- **To be done**: Below is a listing; reproduce each line of it exactly.

- **Data segment**:
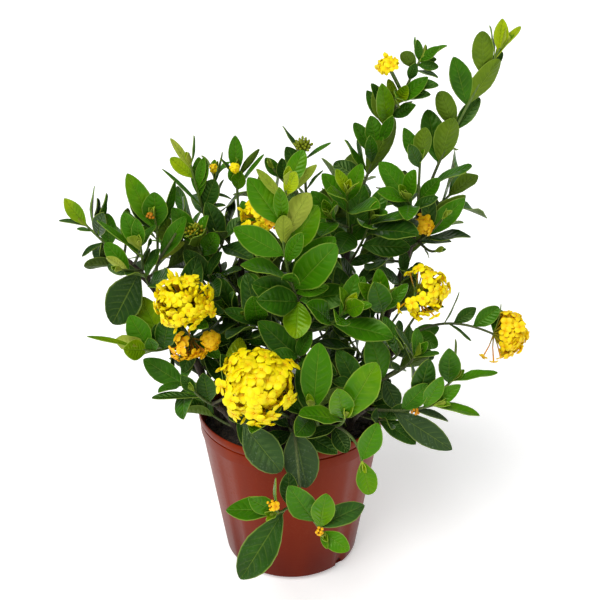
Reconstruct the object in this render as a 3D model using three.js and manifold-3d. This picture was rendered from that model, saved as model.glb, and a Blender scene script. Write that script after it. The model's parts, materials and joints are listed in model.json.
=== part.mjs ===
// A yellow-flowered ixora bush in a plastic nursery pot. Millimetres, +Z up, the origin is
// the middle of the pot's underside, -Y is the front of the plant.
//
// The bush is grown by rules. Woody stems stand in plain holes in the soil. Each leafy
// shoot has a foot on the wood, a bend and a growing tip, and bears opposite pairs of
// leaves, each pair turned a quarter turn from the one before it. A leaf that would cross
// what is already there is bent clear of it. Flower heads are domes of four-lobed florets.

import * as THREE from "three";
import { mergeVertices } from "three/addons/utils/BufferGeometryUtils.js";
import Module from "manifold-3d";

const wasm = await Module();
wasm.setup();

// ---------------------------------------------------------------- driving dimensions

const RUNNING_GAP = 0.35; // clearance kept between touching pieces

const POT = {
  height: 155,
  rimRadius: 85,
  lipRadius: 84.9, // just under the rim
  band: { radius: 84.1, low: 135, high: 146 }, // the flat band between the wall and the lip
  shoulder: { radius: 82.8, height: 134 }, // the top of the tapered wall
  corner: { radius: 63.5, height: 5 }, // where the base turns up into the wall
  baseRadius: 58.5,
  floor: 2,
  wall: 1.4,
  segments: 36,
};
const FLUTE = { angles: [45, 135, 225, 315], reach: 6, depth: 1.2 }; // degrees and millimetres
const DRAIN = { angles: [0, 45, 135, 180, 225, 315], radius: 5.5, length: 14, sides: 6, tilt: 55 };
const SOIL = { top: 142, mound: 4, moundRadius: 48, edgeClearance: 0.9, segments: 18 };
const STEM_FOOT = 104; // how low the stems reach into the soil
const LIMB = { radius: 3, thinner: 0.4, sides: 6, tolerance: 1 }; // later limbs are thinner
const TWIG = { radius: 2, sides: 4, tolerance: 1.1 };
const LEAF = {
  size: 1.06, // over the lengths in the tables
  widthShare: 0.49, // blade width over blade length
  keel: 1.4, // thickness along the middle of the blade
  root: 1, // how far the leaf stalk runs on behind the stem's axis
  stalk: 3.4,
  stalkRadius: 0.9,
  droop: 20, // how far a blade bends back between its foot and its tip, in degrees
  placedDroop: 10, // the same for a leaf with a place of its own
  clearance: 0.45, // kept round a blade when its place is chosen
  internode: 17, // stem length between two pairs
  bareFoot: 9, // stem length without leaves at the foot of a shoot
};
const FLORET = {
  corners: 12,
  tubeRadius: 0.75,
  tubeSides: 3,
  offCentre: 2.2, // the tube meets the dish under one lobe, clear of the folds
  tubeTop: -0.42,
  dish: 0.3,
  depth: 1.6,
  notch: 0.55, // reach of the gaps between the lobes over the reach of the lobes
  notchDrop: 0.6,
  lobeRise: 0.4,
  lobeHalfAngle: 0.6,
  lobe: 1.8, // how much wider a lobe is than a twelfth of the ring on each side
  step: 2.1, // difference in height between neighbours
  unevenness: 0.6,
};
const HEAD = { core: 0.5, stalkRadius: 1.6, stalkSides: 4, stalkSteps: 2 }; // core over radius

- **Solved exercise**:
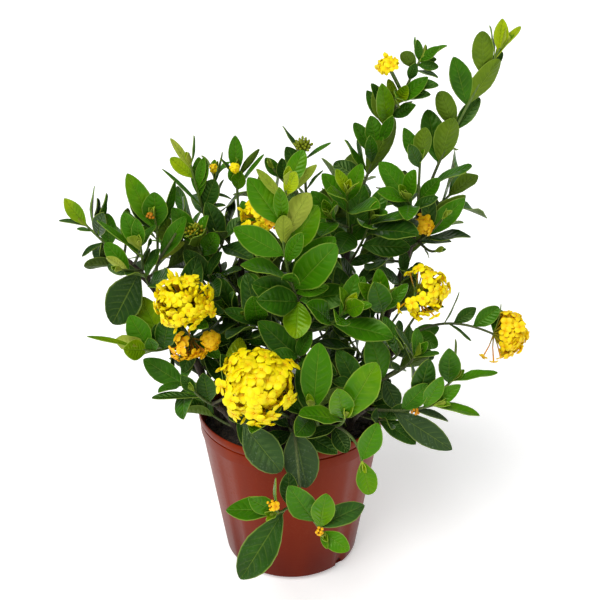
Reconstruct the object in this render as a 3D model using three.js and manifold-3d. This picture was rendered from that model, saved as model.glb, and a Blender scene script. Write that script after it. The model's parts, materials and joints are listed in model.json.
=== part.mjs ===
// A yellow-flowered ixora bush in a plastic nursery pot. Millimetres, +Z up, the origin is
// the middle of the pot's underside, -Y is the front of the plant.
//
// The bush is grown by rules. Woody stems stand in plain holes in the soil. Each leafy
// shoot has a foot on the wood, a bend and a growing tip, and bears opposite pairs of
// leaves, each pair turned a quarter turn from the one before it. A leaf that would cross
// what is already there is bent clear of it. Flower heads are domes of four-lobed florets.

import * as THREE from "three";
import { mergeVertices } from "three/addons/utils/BufferGeometryUtils.js";
import Module from "manifold-3d";

const wasm = await Module();
wasm.setup();

// ---------------------------------------------------------------- driving dimensions

const RUNNING_GAP = 0.35; // clearance kept between touching pieces

const POT = {
  height: 155,
  rimRadius: 85,
  lipRadius: 84.9, // just under the rim
  band: { radius: 84.1, low: 135, high: 146 }, // the flat band between the wall and the lip
  shoulder: { radius: 82.8, height: 134 }, // the top of the tapered wall
  corner: { radius: 63.5, height: 5 }, // where the base turns up into the wall
  baseRadius: 58.5,
  floor: 2,
  wall: 1.4,
  segments: 36,
};
const FLUTE = { angles: [45, 135, 225, 315], reach: 6, depth: 1.2 }; // degrees and millimetres
const DRAIN = { angles: [0, 45, 135, 180, 225, 315], radius: 5.5, length: 14, sides: 6, tilt: 55 };
const SOIL = { top: 142, mound: 4, moundRadius: 48, edgeClearance: 0.9, segments: 18 };
const STEM_FOOT = 104; // how low the stems reach into the soil
const LIMB = { radius: 3, thinner: 0.4, sides: 6, tolerance: 1 }; // later limbs are thinner
const TWIG = { radius: 2, sides: 4, tolerance: 1.1 };
const LEAF = {
  size: 1.06, // over the lengths in the tables
  widthShare: 0.49, // blade width over blade length
  keel: 1.4, // thickness along the middle of the blade
  root: 1, // how far the leaf stalk runs on behind the stem's axis
  stalk: 3.4,
  stalkRadius: 0.9,
  droop: 20, // how far a blade bends back between its foot and its tip, in degrees
  placedDroop: 10, // the same for a leaf with a place of its own
  clearance: 0.45, // kept round a blade when its place is chosen
  internode: 17, // stem length between two pairs
  bareFoot: 9, // stem length without leaves at the foot of a shoot
};
const FLORET = {
  corners: 12,
  tubeRadius: 0.75,
  tubeSides: 3,
  offCentre: 2.2, // the tube meets the dish under one lobe, clear of the folds
  tubeTop: -0.42,
  dish: 0.3,
  depth: 1.6,
  notch: 0.55, // reach of the gaps between the lobes over the reach of the lobes
  notchDrop: 0.6,
  lobeRise: 0.4,
  lobeHalfAngle: 0.6,
  lobe: 1.8, // how much wider a lobe is than a twelfth of the ring on each side
  step: 2.1, // difference in height between neighbours
  unevenness: 0.6,
};
const HEAD = { core: 0.5, stalkRadius: 1.6, stalkSides: 4, stalkSteps: 2 }; // core over radius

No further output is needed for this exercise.